Think rail station, not parking garage
The fundamental challenge of redeveloping Ft. Trumbull’s vacant parcels is that the area’s roadway infrastructure imposes a practical constraint on its capacity to grow. For two decades, the state limited the area’s residential build-out potential to 80-100 units in recognition of this reality: it wanted to ensure that, in the event of an emergency requiring evacuation (like storm surge flooding), the peninsula’s three, narrow, one-lane road connections to the rest of the city would be able to carry everyone out of the area before disaster struck.
Mayor Passero explained, in an April 10 interview with The Day, that the state decided to relax its cap on residential units last year because it decided the housing crisis demands an immediate response. The state has a right to prioritize its responses to concurrent problems, but by increasing Ft. Trumbull’s development cap by 580% (from 104 to 604 units) and consciously overlooking its longstanding resiliency concerns for the time being, the state is enabling the city to make a risky bet for a part of New London that was leveled 20 years ago because of another risky bet that didn’t pan out. Nobody knows what the future holds, so the city has a responsibility to carefully manage Ft. Trumbull’s growth until its ingress/egress issues can be resolved.
In this context, the Planning & Zoning Commission’s approval of a six-story, 1,200-space parking garage in Ft. Trumbull was irresponsible: it consumes a vacant parcel that could otherwise accommodate housing, and it significantly adds to Ft. Trumbull’s existing resiliency problems by drawing in three times as many vehicles as the two, 250-unit apartment buildings the PZC also approved that night will be adding to the area. Worse still, it isn’t even necessary to bring this extra traffic onto the peninsula: most of the garage’s anticipated patrons will be EB employees, who have the option of parking off-site and walking or being bused in (even if it’s not their preferred option).
Approving the parking garage was an unforced error. It’s inconsistent with the state’s intent of relaxing development limitations and runs aground of the reality that the area’s roadways cannot accommodate all these extra vehicles. Fortunately, even now, it’s not too late to consider a more efficient, inexpensive, and resilient alternative: building a Shore Line East station to serve the area.
There is enough space along the tracks between Caulkins Park and Green Harbor Park to install two platforms and a pedestrian overpass – that’s all a rail station needs to function. A station at this site would put 3,000 employees within a quarter-mile walk of both EB and L+M and 9,000 residents within an easy one-mile walk, bike, or bus ride. EB’s expanding workforce and Ft. Trumbull’s new redevelopment projects will add several thousand more potential riders during the next decade.

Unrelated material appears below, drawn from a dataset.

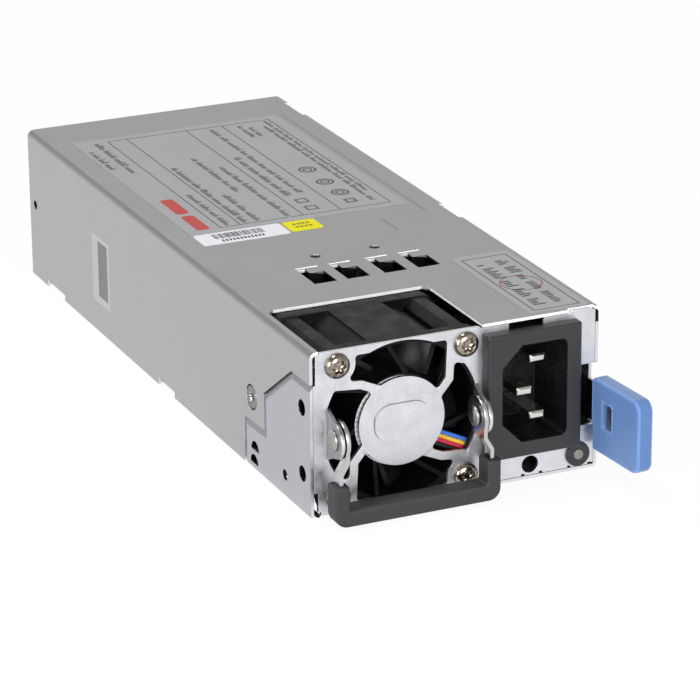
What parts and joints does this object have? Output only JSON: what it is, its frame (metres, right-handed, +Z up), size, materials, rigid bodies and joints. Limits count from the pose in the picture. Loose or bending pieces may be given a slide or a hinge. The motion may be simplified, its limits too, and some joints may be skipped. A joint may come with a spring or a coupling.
{
  "type": "hot swap server power supply",
  "caption": "Slim plug-in power supply in a bent sheet-metal case: fan behind a pinwheel guard, turned mains inlet, swing handle, leaf latch and rear card edge.",
  "frame": {"origin": "centre of the case's underside", "axes": "-Y is the front with the fan, inlet and handle, +Y the rear with the card edge, +Z up through the roof, +X the side with the latch"},
  "size_m": [0.0756, 0.2151, 0.04],
  "materials": {
    "zinc_sheet": "rolled, electrogalvanised",
    "panel_steel": "stamped, electrogalvanised",
    "nickel": "nickel plated, satin",
    "spring_steel": "rolled",
    "black_pbt": "moulded, fine grain",
    "grey_nylon": "moulded, fine grain",
    "blue_nylon": "moulded, satin",
    "lens": "diffused",
    "lead_insulation": "extruded",
    "circuit_board": "solder mask",
    "gold": "plated",
    "brass_pin": "nickel plated",
    "ferrite": "sintered",
    "copper_winding": "enamelled wire",
    "yellow_tape": "polyester tape",
    "aluminium": "extruded",
    "sleeve": "shrink sleeve",
    "clear_film": "calendered film",
    "white_nylon": "moulded",
    "glass_tube": "drawn"
  },
  "bodies": {
    "case": {"top_cover": "zinc_sheet", "base_chassis": "zinc_sheet", "front_panel": "panel_steel", "rear_panel": "zinc_sheet", "fan_frame": "black_pbt", "fan_bearing": "brass_pin", "fan_stator": "ferrite", "fan_screws": "nickel", "fan_leads": "lead_insulation", "fan_connector": "white_nylon", "inlet_housing": "grey_nylon", "inlet_pins": "brass_pin", "inlet_board": "circuit_board", "led_holder": "black_pbt", "led_lens": "lens", "handle_rivets": "nickel", "latch_anchor": "spring_steel", "cover_screw": "nickel", "main_board": "circuit_board", "gold_fingers": "gold", "insulating_sheet": "clear_film", "board_supports": "white_nylon", "fuse": "glass_tube", "emi_choke": "ferrite", "x_capacitor": "yellow_tape", "pfc_choke": "copper_winding", "bulk_capacitor": "sleeve", "heat_sink_primary": "aluminium", "transformer_core": "ferrite", "transformer_winding": "yellow_tape", "heat_sink_secondary": "aluminium", "output_capacitors": "sleeve", "control_board": "circuit_board"},
    "fan": {"fan_rotor": "black_pbt", "fan_shaft": "spring_steel"},
    "handle": {"handle_bail": "nickel", "handle_grip": "grey_nylon"},
    "latch": {"latch_arm": "spring_steel", "latch_tab": "blue_nylon"}
  },
  "joints": [
    {"name": "fan_spin", "type": "hinge", "parent": "case", "child": "fan", "pos_m": [-0.014, -0.0775, 0.02], "axis": [0, 1, 0], "continuous": true},
    {"name": "handle_swing", "type": "hinge", "parent": "case", "child": "handle", "pos_m": [-0.014, -0.0967, 0.02], "axis": [-1, 0, 0], "range_deg": [0, 90]},
    {"name": "latch_press", "type": "hinge", "parent": "case", "child": "latch", "pos_m": [0.03445, -0.0445, 0.017], "axis": [0, 0, -1], "range_deg": [0, 2.5], "stiffness_Nm_per_rad": 12.8}
  ]
}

With sidewalk connections to local streets and a basic bus loop off Montauk Ave for SEAT’s Routes 13 and 15, the station would integrate well enough into the surrounding neighborhood that there would be no need for parking facilities, which means no impact on traffic volumes and circulation patterns on existing roadways. This minimalist design would keep capital costs low, probably less than $20 million. The station would increase Shore Line East’s ridership without increasing operating costs, enough so to cause a measurable reduction in the line’s high per-rider subsidy.

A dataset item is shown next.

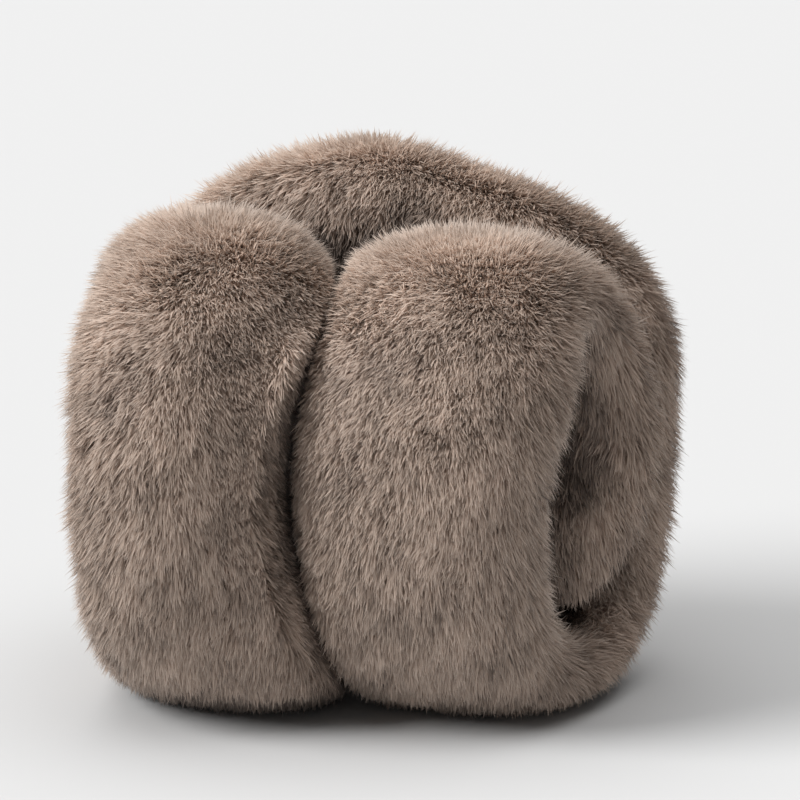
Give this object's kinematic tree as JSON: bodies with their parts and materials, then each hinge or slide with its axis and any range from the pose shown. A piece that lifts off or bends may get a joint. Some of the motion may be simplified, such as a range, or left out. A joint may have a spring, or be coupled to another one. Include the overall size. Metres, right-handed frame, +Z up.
{
  "type": "ear warmer headband",
  "caption": "Plush ear warmer headband: an endless padded tube of long pile, shown folded double and rolled up into a compact bundle.",
  "frame": {"origin": "middle of the bundle's box, on the surface that it stands on", "axes": "+Z up, -Y towards the front of the bundle, where the two rolls show their outer faces, +X towards the right roll"},
  "size_m": [0.1162, 0.0966, 0.1032],
  "materials": {
    "plush_pile": "matt long-pile faux fur, grey-brown with paler tips and darker roots"
  },
  "bodies": {
    "root": {"nape_band": "plush_pile", "right_ear_panel": "plush_pile", "brow_band": "plush_pile", "left_ear_panel": "plush_pile"}
  },
  "joints": []
}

New Haven—State Street Station stands as proof-of-concept. It opened as that city’s secondary stop on Shore Line East, less than a mile away from Union Station, specifically because it would bring riders closer to an important job center, and it eschewed on-site parking in favor of pedestrian, bicycle, and bus connections, which downtown’s walkable street grid facilitated. A station at Ft. Trumbull would be closely analogous and should be similarly successful.
All major players have a reason to support this idea: EB needs to move large volumes of employees into the Ft. Trumbull area for work; the state needs to grow Shore Line East’s ridership to improve the return on its investment in the service; and New London needs to accommodate new development without overburdening the area’s constrained roadway network.

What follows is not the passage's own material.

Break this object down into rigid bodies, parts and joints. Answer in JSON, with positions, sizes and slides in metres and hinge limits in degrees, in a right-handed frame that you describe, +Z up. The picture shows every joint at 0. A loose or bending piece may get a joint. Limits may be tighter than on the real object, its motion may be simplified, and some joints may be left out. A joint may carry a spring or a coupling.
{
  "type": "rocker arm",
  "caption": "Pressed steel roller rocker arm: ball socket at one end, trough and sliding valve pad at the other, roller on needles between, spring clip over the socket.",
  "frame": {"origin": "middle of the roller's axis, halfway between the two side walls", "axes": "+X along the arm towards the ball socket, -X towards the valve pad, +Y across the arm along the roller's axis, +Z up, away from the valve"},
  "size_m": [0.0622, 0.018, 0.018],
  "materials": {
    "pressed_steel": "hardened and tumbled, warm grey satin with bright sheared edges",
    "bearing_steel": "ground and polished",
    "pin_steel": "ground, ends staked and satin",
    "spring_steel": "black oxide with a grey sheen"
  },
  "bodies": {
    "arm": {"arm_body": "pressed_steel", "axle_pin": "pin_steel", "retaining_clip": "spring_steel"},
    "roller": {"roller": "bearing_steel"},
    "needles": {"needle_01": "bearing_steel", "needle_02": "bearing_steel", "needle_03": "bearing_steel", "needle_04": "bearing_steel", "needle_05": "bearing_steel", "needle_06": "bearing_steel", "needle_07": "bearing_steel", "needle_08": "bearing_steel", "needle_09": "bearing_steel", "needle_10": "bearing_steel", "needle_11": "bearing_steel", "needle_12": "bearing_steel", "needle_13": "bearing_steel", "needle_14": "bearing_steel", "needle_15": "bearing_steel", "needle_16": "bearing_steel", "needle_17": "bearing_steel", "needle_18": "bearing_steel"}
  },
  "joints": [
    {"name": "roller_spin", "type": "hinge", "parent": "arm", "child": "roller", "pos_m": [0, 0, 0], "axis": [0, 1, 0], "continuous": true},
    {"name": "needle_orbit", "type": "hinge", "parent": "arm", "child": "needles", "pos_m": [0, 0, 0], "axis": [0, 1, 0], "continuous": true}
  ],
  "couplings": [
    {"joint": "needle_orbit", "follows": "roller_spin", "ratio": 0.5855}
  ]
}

A rail station should have been part of Ft. Trumbull’s redevelopment plan from the very beginning, and it’s even more baffling that the state, which funds Shore Line East and knows the line is underutilized, didn’t think to require the station as mitigation when it relaxed Ft. Trumbull’s development limits. But it’s not too late for the city and the state to ask the developer in good faith to consider deferring construction of the parking garage while they investigate what it would take to expedite construction of a rail station for Ft. Trumbull. Apartment buildings would be a viable, high-value, alternative use for the parcel, so it’s in the developer’s interest to wait and see if that might not be a better use of the land than a parking garage.
Alex Berardo is a resident of Westerly, a municipal planner, and a rail advocate.